### WRITTEN PROBLEM
Find each line with the string "continues" and report it.

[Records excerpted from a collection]
** Start **
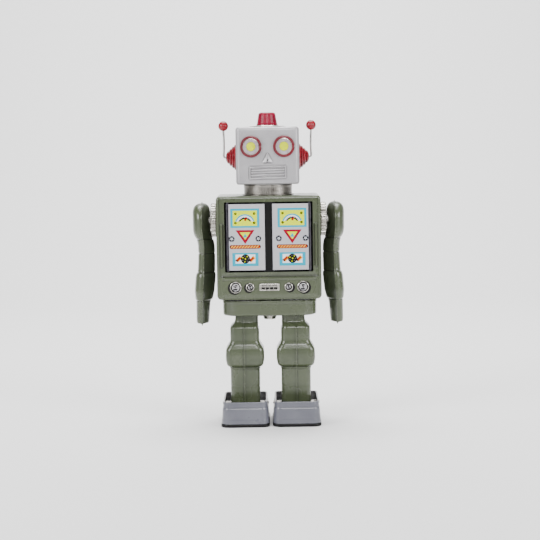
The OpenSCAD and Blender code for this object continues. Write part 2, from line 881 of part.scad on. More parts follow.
module lamp_cap() {
    z = head_top + 1.1;
    color("#c1283c") translate([0, 0, z]) difference() {
        cylinder(r1 = cap_r, r2 = cap_r - cap_taper, h = cap_h);
        translate([0, 0, -1]) cylinder(r1 = cap_r - 1, r2 = cap_r - 1 - cap_taper, h = cap_h);
    }
}

// Ribbed cones, solid, with a square-edged groove between ribs
module ear_cones() {
    ribs = 4;
    step = ear_l / ribs;
    function rib_r(i) = ear_r + (ear_tip_r - ear_r) * i / (ribs - 1);
    color("#b43943") both_sides() for (i = [0:ribs - 1]) {
        x = head_w / 2 + i * step;
        rod_x(rib_r(i), x, x + step * 0.6, 0, ear_z);
        rod_x(max(rib_r(i) - 1.6, ear_tip_r - 1), x + step * 0.6, x + step, 0, ear_z);
    }
}

// Bent wire from the middle of each ear up to its ball
module antenna_wires() {
    color("#3a3634") both_sides() difference() {
        union() {
            rod_x(wire_r, head_w / 2 + ear_l, wire_x, 0, ear_z);
            translate([wire_x, 0, ear_z]) sphere(wire_r);
            rod_z(wire_r, ear_z, ball_z, wire_x, 0);
        }
        translate([wire_x, 0, ball_z]) sphere(ball_r);
    }
}

module antenna_balls() {
    color("#cc434a") both_sides() translate([wire_x, 0, ball_z]) sphere(ball_r);
}

// ---- Arms: two pressed halves each, joined along the middle ----

// The arm's elbow band and wrist, as heights, and how far each is drawn in or stands out
band_top = shoulder_z - 0.185 * arm_len;
band_low = shoulder_z - 0.48 * arm_len;
wrist = shoulder_z - 0.76 * arm_len;
band_in = 1.6;
hand_in = 2.9;
elbow_out = 1.5;

// Side of the arm, as (y, z): round shoulder, elbow, hand
module arm_side(inset) {
    r = shoulder_r - inset;
    tip = shoulder_z - arm_len + flange + inset;
    lower = [[6 - inset, tip], [9 - inset, wrist], [10.4 - inset, wrist + 4],
        [10.2 - inset, band_low - 3], [9.4 - inset, band_low + 4]];
    polygon(concat(
        lower,
        [for (a = [-30:6:210]) [r * cos(a), shoulder_z + r * sin(a)]],
        [for (i = [len(lower) - 1:-1:0]) [-lower[i][0], lower[i][1]]]
    ));
}

// Front of the arm, as (x, z), with the elbow drawn in
module arm_front(inset) {
    top = shoulder_z + shoulder_r + 1;
    bottom = shoulder_z - arm_len;
    o = arm_out - inset;
    i = arm_in - inset;
    translate([arm_x, 0]) polygon([
        [o - 2.5, top], [o, top - 5], [o, band_top + 8], [o - band_in, band_top],
        [o - band_in, band_low], [o - 0.8, band_low - 3], [o - 0.8, wrist + 6], [o - hand_in, wrist],
        [o - hand_in - 1, bottom],
        [1 - i, bottom], [-i, wrist], [-i - elbow_out, wrist + 4], [-i - elbow_out, band_low - 2],
        [-i - 0.6, band_low + 2], [-i - 0.9, band_top], [-i, band_top + 3], [-i, top - 5], [2.5 - i, top]
    ]);
}

module arm_solid(inset) {
    intersection() {
        sideways(arm_x - 20, arm_x + 20) arm_side(inset);
        facing(-30, 30) arm_front(inset);
    }
}

module arm_half(outer) {
    difference() {
        union() {
            difference() {
                intersection() {
                    arm_solid(0);
                    beyond_x(arm_x, outer);
                }
                arm_solid(tin);
            }
            if (outer) sideways(arm_x, arm_x + tin) difference() {
                arm_side(-flange);
                arm_side(tin / 2);
            }
        }
        if (!outer) rod_x(stud_r + fit, 0, arm_x - 1, 0, shoulder_z);
    }
}

module left_arm_outer() { color("#6c7363") arm_half(true); }
module left_arm_inner() { color("#6c7363") arm_half(false); }
module right_arm_outer() { color("#6c7363") on_side(-1) arm_half(true); }
module right_arm_inner() { color("#6c7363") on_side(-1) arm_half(false); }

// ---- Every node, one line each ----

waist_pan();
waist_top();
hip_axle();
swivel_post();
pivot_cap();
left_leg_outer();
left_leg_inner();
left_hip_bracket();
right_leg_outer();
right_leg_inner();
right_hip_bracket();
left_foot_shell();
left_sole();
left_foot_pins();
left_front_roller();
left_rear_roller();
right_foot_shell();
right_sole();
right_foot_pins();
right_front_roller();
right_rear_roller();
torso_front();
torso_back();
torso_base();
chest_recess();
centre_post();
door_hinge_pins();
dash_dials();
meter_plate();
neck_collar();
shoulder_discs();
shoulder_studs();
front_motor_plate();
rear_motor_plate();
motor_pillars();
mainspring();
back_screws();
left_door();
right_door();
gun_carriage();
winding_key();
great_wheel();
second_arbor();
governor();
drive_shaft();
stop_lever();
head_shell();
head_base();
eye_rings();
eye_discs();
lamp_cap();
lamp_seat();
ear_cones();
antenna_wires();
antenna_balls();
left_arm_outer();
left_arm_inner();
right_arm_outer();
right_arm_inner();
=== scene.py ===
import bpy
import bmesh
from math import cos, pi, radians, sin, copysign
import numpy as np
from mathutils import Matrix, Vector


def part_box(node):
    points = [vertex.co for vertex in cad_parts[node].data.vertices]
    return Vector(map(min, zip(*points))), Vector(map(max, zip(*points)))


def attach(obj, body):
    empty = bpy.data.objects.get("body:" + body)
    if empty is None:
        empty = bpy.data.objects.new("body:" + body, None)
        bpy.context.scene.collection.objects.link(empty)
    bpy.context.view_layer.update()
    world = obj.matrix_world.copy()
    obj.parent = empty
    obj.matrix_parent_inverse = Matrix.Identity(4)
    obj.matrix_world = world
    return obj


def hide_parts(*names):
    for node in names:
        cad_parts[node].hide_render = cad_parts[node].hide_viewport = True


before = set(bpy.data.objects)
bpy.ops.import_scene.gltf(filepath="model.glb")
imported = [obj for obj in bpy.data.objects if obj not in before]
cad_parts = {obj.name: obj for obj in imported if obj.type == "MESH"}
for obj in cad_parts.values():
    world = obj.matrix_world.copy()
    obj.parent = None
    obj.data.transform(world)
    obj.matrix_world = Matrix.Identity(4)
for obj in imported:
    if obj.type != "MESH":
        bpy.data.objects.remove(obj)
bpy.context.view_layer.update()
mm = 0.001
sides = {"left": 1, "right": -1}     # the robot's own left is +X


def span(node):
    # lowest and highest corner of a CAD node, in mm
    low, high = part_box(node)
    return np.array(low) / mm, np.array(high) / mm


def middle(node):
    low, high = span(node)
    return (low + high) / 2


def size(node):
    low, high = span(node)
    return high - low


def gridFaces(rows, cols, joinCols=True, joinRows=False):
    # a quad between each point and its neighbours in the next row and column
    i, j = np.meshgrid(np.arange(rows if joinRows else rows - 1), np.arange(cols if joinCols else cols - 1),
                       indexing="ij")
    down, right = (i + 1) % rows, (j + 1) % cols
    return np.stack([i * cols + j, i * cols + right, down * cols + right, down * cols + j], -1).reshape(-1, 4)


def markBends(mesh):
    # how sharply the sheet bends at each point, in 1/mm: (change of normal . step) / step^2 over its edges
    count = len(mesh.vertices)
    place, normal = np.empty(count * 3), np.empty(count * 3)
    mesh.vertices.foreach_get("co", place)
    mesh.vertices.foreach_get("normal", normal)
    ends = np.empty(len(mesh.edges) * 2, dtype=np.int32)
    mesh.edges.foreach_get("vertices", ends)
    a, b = ends[::2], ends[1::2]
    place, normal = place.reshape(-1, 3) / mm, normal.reshape(-1, 3)
    step = place[b] - place[a]
    turn = np.sum((normal[b] - normal[a]) * step, axis=1) / np.maximum(np.sum(step * step, axis=1), 0.01)
    total = np.bincount(a, turn, count) + np.bincount(b, turn, count)
    number = np.maximum(np.bincount(a, minlength=count) + np.bincount(b, minlength=count), 1)
    layer = mesh.attributes.new("bend", "FLOAT", "POINT")
    layer.data.foreach_set("value", (2 * total / number).astype(np.float32))


def eachSide(*nodes):
    # side, sign, and the CAD nodes that its piece stands in for: a node that holds both sides goes with the left
    return [("left", 1, nodes), ("right", -1, ())]


def cutAway(piece, boxes):
    # takes boxes, each (lowest corner, highest corner) in mm, out of a closed piece
    for low, high in boxes:
        low, high = np.array(low, float), np.array(high, float)
        points = np.array([[x, y, z] for x in (0, 1) for y in (0, 1) for z in (0, 1)]) * (high - low) + low
        mesh = bpy.data.meshes.new("cutter")
        mesh.from_pydata((points * mm).tolist(), [], [(0, 1, 3, 2), (4, 6, 7, 5), (0, 4, 5, 1), (2, 3, 7, 6),
                                                      (0, 2, 6, 4), (1, 5, 7, 3)])
        cutter = bpy.data.objects.new("cutter", mesh)
        bpy.context.scene.collection.objects.link(cutter)
        cut = piece.modifiers.new("cut", "BOOLEAN")
        cut.operation, cut.object = "DIFFERENCE", cutter
        bpy.context.view_layer.update()
        shape = bpy.data.meshes.new_from_object(piece.evaluated_get(bpy.context.evaluated_depsgraph_get()))
        piece.modifiers.remove(cut)
        piece.data = shape
        bpy.data.objects.remove(cutter)


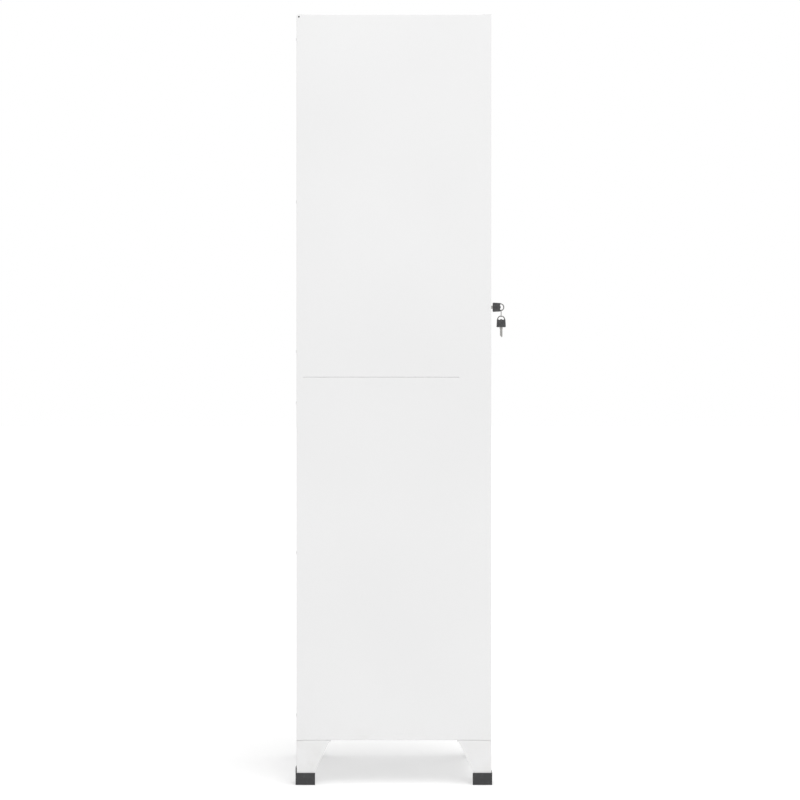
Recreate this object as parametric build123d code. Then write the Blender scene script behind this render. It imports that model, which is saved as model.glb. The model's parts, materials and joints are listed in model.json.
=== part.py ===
from build123d import *
import os
from math import sqrt

# Steel locker cabinet: one full-height door on pivot pins, a cam lock with two keys on a ring,
# sides and back of half-height panels bolted at a seam, four folded legs in plastic caps.
# Millimetres. +Z up, the door faces -Y, the hinge is on the +X side.
# The origin is on the floor, under the middle of the whole cabinet with its keys.

# ---- driving dimensions ----
WIDTH = 380.0
DEPTH = 455.0
HEIGHT = 1800.0
CASE_BOTTOM = 104.0
SEAM_Z = (CASE_BOTTOM + HEIGHT) / 2

SHEET = 0.8                 # casing and door
BEND = 0.8                  # inside radius of its tight folds
WIDE_BEND = 1.6             # inside radius of the folds at the top, the bottom and the seam

RETURN = 15.0               # flanges at the back, the top, the bottom and the seam
JAMB_WIDTH = 20.0           # front face of the side panel, beside the door
HEADER_HEIGHT = 30.0        # front face of the top panel, above the door
STOP_SETBACK = 19.5         # front face to the flange the door closes on
STOP_WIDTH = 14.0
JAMB_DEPTH = STOP_SETBACK + SHEET    # front face to the back of the stop flange
SEAM_FRONT = 75.0           # the seam fold stops this far behind the front
SEAM_REAR = 16.0

DOOR_DEPTH = 16.0
DOOR_GAP = 2.5
DOOR_RETURN = 14.0
PIVOT_INSET = 8.0           # hinge edge of the door to the pivot axis
PIVOT_DEPTH = 6.0           # front of the door to the pivot axis
VENT_LENGTH = 110.0
VENT_HEIGHT = 3.5
VENT_PITCH = 15.0
VENTS = 6

SHELF_Z = 1500.0
SHELF_FRONT_GAP = 24.0
RAIL_Z = 1438.0
RAIL_RADIUS = 8.0

LEG_SHEET = 1.5
LEG_FOOT_WIDTH = 42.0
LEG_TOP_WIDTH = 80.0
LEG_SLANT_START = 30.5      # height where the taper begins
LEG_SLANT = 0.49            # widening per unit of height
LEG_FLARE = 3.4             # height of the full-width strip at the top
LEG_FLANGE = 24.0
CAP_WIDTH = 45.6
CAP_HEIGHT = 28.0
CAP_FLOOR = 3.0
CAP_PROUD = 2.2             # cap outer face beyond the casing
TAB_HEIGHT = 13.0           # tab of the rear caps above the cap's rim

LOCK_X = -137.5
LOCK_Z = 1118.0
LOCK_RADIUS = 8.0
LOCK_LENGTH = 21.5          # long enough for the cam to pass behind the stop flange
PLUG_RADIUS = 5.5
RUNNING = 0.05              # radial clearance of turning pins and plugs
BEZEL_RADIUS = 10.5
BEZEL_HEIGHT = 2.0
CAM_LENGTH = 42.0
CAM_SHEET = 2.0

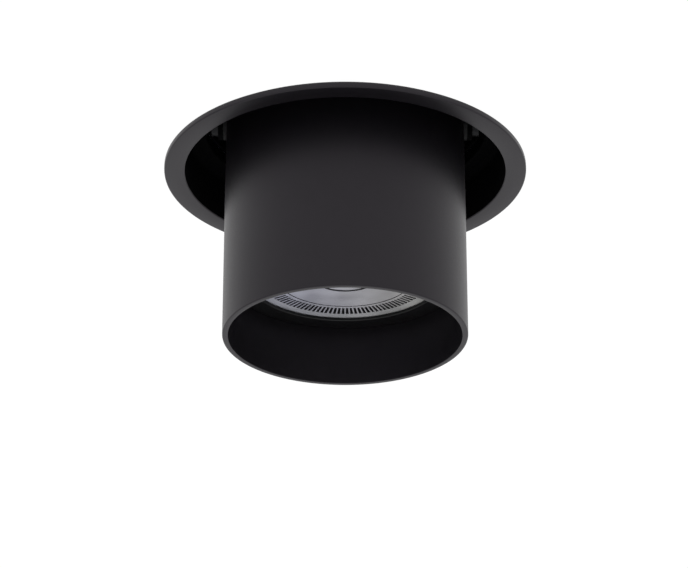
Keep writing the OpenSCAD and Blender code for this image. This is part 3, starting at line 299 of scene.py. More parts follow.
def noise(finish, size_mm, detail, stretch=(1, 1, 1)):
    """A noise whose grains are about size_mm wide, or longer where stretch is below 1."""
    nodes, links = finish.node_tree.nodes, finish.node_tree.links
    place = nodes.new("ShaderNodeTexCoord")
    mapping = nodes.new("ShaderNodeMapping")
    mapping.inputs["Scale"].default_value = stretch
    texture = nodes.new("ShaderNodeTexNoise")
    texture.inputs["Scale"].default_value = 1 / (size_mm * MM)
    texture.inputs["Detail"].default_value = detail
    links.new(place.outputs["Object"], mapping.inputs["Vector"])
    links.new(mapping.outputs["Vector"], texture.inputs["Vector"])
    return texture.outputs["Fac"]


def stretched(finish, value, start, end, low=0.0, high=1.0):
    """Stretches what lies between start and end to the range from low to high."""
    span = finish.node_tree.nodes.new("ShaderNodeMapRange")
    span.inputs["From Min"].default_value = start
    span.inputs["From Max"].default_value = end
    span.inputs["To Min"].default_value = low
    span.inputs["To Max"].default_value = high
    finish.node_tree.links.new(value, span.inputs["Value"])
    return span.outputs["Result"]


def vary(finish, socket, height, low, high):
    """Lets a number of the shader run between low and high."""
    shader = finish.node_tree.nodes["Principled BSDF"]
    number = stretched(finish, height, noise_low, noise_high, low, high)
    finish.node_tree.links.new(number, shader.inputs[socket])


def tint(finish, height, dark, light):
    """Lets the colour run between a darker and a lighter one."""
    ramp = finish.node_tree.nodes.new("ShaderNodeValToRGB")
    ramp.color_ramp.elements[0].position = noise_low
    ramp.color_ramp.elements[1].position = noise_high
    ramp.color_ramp.elements[0].color = (*dark, 1)
    ramp.color_ramp.elements[1].color = (*light, 1)
    finish.node_tree.links.new(height, ramp.inputs["Fac"])
    shader = finish.node_tree.nodes["Principled BSDF"]
    finish.node_tree.links.new(ramp.outputs["Color"], shader.inputs["Base Color"])


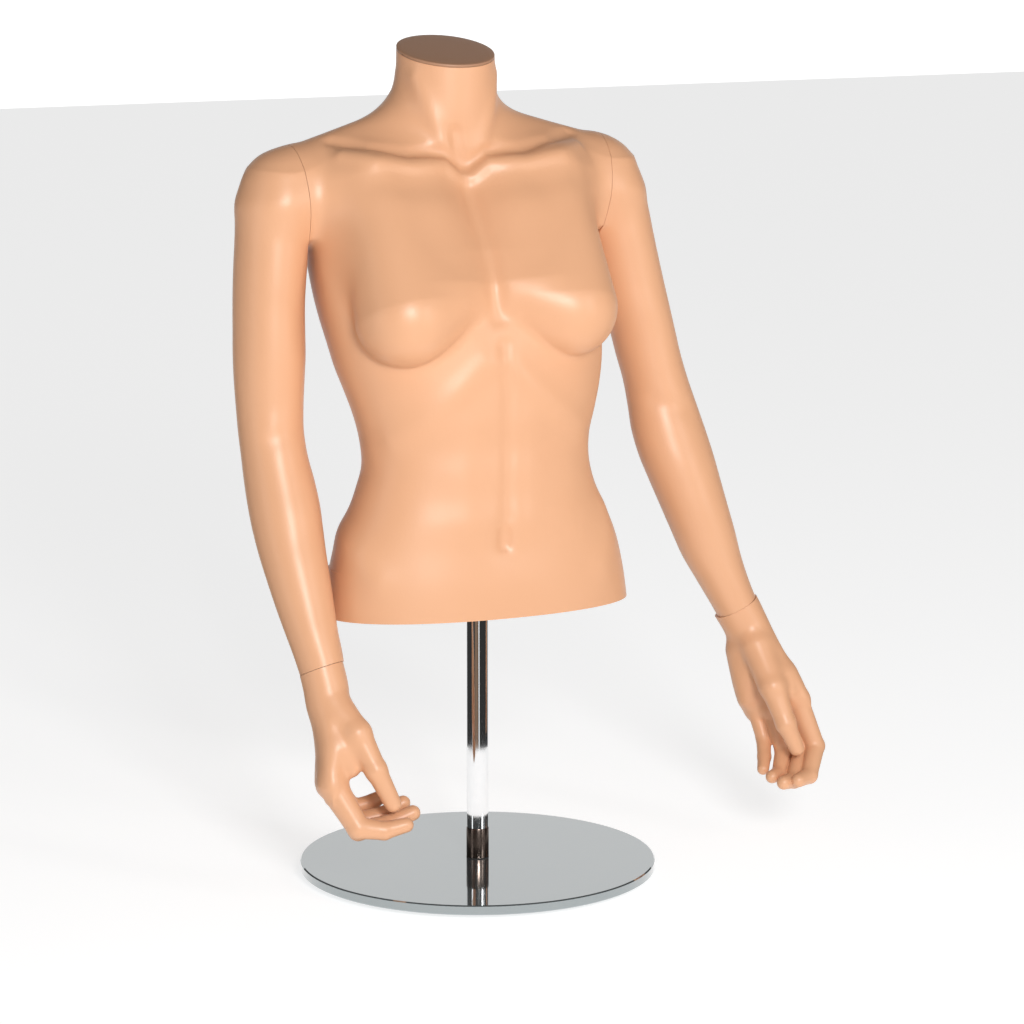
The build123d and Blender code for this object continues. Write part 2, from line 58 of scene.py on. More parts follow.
TRUNK = np.array([
    (225, 0, 2, 165, 84, 92, 2.20),
    (277, 0, 2, 161, 84, 93, 2.20),
    (310, 0, 2, 156, 84, 92, 2.20),
    (349, -0.5, 1, 146, 79, 84, 2.20),
    (374, -1.5, 0, 134.5, 77, 79, 2.20),
    (399, -2, 0, 125, 74, 74, 2.20),
    (424, -1.5, 0, 118.5, 73, 72, 2.20),
    (448, -1, 3, 119.5, 74, 74, 2.20),
    (473, 0, 6, 125.5, 78, 78, 2.20),
    (497, 0, 11, 132.5, 83, 84, 2.20),
    (520, -1, 17, 138.5, 88, 90, 2.20),
    (545, -2.5, 23, 142.5, 92, 95, 2.20),
    (575, -4, 31, 147, 94, 101, 2.20),
    (605, -5, 38, 150, 92, 102, 2.25),
    (640, -6, 46, 151, 80, 98, 2.30),
    (670, -7, 52, 148, 66, 91, 2.30),
    (700, -8, 57, 140, 50, 79, 2.30),
    (722, -8, 60, 124, 40, 66, 2.20),
    (740, -9, 61, 98, 33, 54, 2.10),
    (756, -9, 62, 60, 26, 44, 2.00),
    (790, -9, 62, 30, 20, 36, 2.00),
])
NECK = np.array([
    (690, -9, 62, 70, 44, 60, 2.0),
    (722, -9, 60, 62, 46, 55, 2.0),
    (750, -9, 59, 55.5, 48, 51, 2.0),
    (775, -9, 57, 51, 48, 49.5, 2.0),
    (800, -9, 56, 49.5, 48, 49, 2.0),
    (834, -9, 55, 49, 48, 48, 2.0),
    (870, -9, 54, 49, 48, 48, 2.0),
])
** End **
### SOLUTION FOR THIS EXERCISE
The OpenSCAD and Blender code for this object continues. Write part 2, from line 881 of part.scad on. More parts follow.
The build123d and Blender code for this object continues. Write part 2, from line 58 of scene.py on. More parts follow.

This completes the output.